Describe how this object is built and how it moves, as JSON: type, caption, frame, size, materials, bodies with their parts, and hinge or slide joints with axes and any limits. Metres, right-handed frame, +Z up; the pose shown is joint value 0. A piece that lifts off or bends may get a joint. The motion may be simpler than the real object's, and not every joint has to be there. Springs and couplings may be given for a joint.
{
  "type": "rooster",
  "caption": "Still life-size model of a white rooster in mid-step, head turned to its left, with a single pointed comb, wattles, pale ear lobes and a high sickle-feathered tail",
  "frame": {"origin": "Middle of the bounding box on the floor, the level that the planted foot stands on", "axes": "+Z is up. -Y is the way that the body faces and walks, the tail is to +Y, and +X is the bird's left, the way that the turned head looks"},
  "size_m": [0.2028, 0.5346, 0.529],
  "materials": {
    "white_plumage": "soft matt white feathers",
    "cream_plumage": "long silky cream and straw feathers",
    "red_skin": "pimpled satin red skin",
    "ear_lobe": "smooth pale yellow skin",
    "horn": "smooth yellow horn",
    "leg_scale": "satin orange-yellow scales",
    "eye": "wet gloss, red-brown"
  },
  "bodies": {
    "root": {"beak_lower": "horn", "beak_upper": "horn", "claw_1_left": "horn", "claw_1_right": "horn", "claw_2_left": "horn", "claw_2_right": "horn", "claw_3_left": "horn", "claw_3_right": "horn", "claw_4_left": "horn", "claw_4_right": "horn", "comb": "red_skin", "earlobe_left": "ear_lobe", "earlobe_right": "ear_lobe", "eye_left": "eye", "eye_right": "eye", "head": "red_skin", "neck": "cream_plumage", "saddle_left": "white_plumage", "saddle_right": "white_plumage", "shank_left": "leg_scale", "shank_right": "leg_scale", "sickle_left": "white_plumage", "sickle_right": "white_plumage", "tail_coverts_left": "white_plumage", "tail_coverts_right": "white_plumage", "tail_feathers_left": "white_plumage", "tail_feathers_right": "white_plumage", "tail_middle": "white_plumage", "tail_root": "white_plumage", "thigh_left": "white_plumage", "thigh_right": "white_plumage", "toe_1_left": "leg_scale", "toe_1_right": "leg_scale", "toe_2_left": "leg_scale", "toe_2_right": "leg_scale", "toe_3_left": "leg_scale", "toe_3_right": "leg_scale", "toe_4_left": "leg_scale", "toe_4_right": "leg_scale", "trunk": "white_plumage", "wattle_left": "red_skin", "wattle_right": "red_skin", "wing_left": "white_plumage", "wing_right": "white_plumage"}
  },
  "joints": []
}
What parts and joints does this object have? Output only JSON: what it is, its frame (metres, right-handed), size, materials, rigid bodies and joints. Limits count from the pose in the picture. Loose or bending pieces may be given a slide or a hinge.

* * * * * * *

WHAT TO PRODUCE — Please output every record, keeping each line exact.

FINAL RESULT —
Describe how this object is built and how it moves, as JSON: type, caption, frame, size, materials, bodies with their parts, and hinge or slide joints with axes and any limits. Metres, right-handed frame, +Z up; the pose shown is joint value 0. A piece that lifts off or bends may get a joint. The motion may be simpler than the real object's, and not every joint has to be there. Springs and couplings may be given for a joint.
{
  "type": "rooster",
  "caption": "Still life-size model of a white rooster in mid-step, head turned to its left, with a single pointed comb, wattles, pale ear lobes and a high sickle-feathered tail",
  "frame": {"origin": "Middle of the bounding box on the floor, the level that the planted foot stands on", "axes": "+Z is up. -Y is the way that the body faces and walks, the tail is to +Y, and +X is the bird's left, the way that the turned head looks"},
  "size_m": [0.2028, 0.5346, 0.529],
  "materials": {
    "white_plumage": "soft matt white feathers",
    "cream_plumage": "long silky cream and straw feathers",
    "red_skin": "pimpled satin red skin",
    "ear_lobe": "smooth pale yellow skin",
    "horn": "smooth yellow horn",
    "leg_scale": "satin orange-yellow scales",
    "eye": "wet gloss, red-brown"
  },
  "bodies": {
    "root": {"beak_lower": "horn", "beak_upper": "horn", "claw_1_left": "horn", "claw_1_right": "horn", "claw_2_left": "horn", "claw_2_right": "horn", "claw_3_left": "horn", "claw_3_right": "horn", "claw_4_left": "horn", "claw_4_right": "horn", "comb": "red_skin", "earlobe_left": "ear_lobe", "earlobe_right": "ear_lobe", "eye_left": "eye", "eye_right": "eye", "head": "red_skin", "neck": "cream_plumage", "saddle_left": "white_plumage", "saddle_right": "white_plumage", "shank_left": "leg_scale", "shank_right": "leg_scale", "sickle_left": "white_plumage", "sickle_right": "white_plumage", "tail_coverts_left": "white_plumage", "tail_coverts_right": "white_plumage", "tail_feathers_left": "white_plumage", "tail_feathers_right": "white_plumage", "tail_middle": "white_plumage", "tail_root": "white_plumage", "thigh_left": "white_plumage", "thigh_right": "white_plumage", "toe_1_left": "leg_scale", "toe_1_right": "leg_scale", "toe_2_left": "leg_scale", "toe_2_right": "leg_scale", "toe_3_left": "leg_scale", "toe_3_right": "leg_scale", "toe_4_left": "leg_scale", "toe_4_right": "leg_scale", "trunk": "white_plumage", "wattle_left": "red_skin", "wattle_right": "red_skin", "wing_left": "white_plumage", "wing_right": "white_plumage"}
  },
  "joints": []
}
What parts and joints does this object have? Output only JSON: what it is, its frame (metres, right-handed), size, materials, rigid bodies and joints. Limits count from the pose in the picture. Loose or bending pieces may be given a slide or a hinge.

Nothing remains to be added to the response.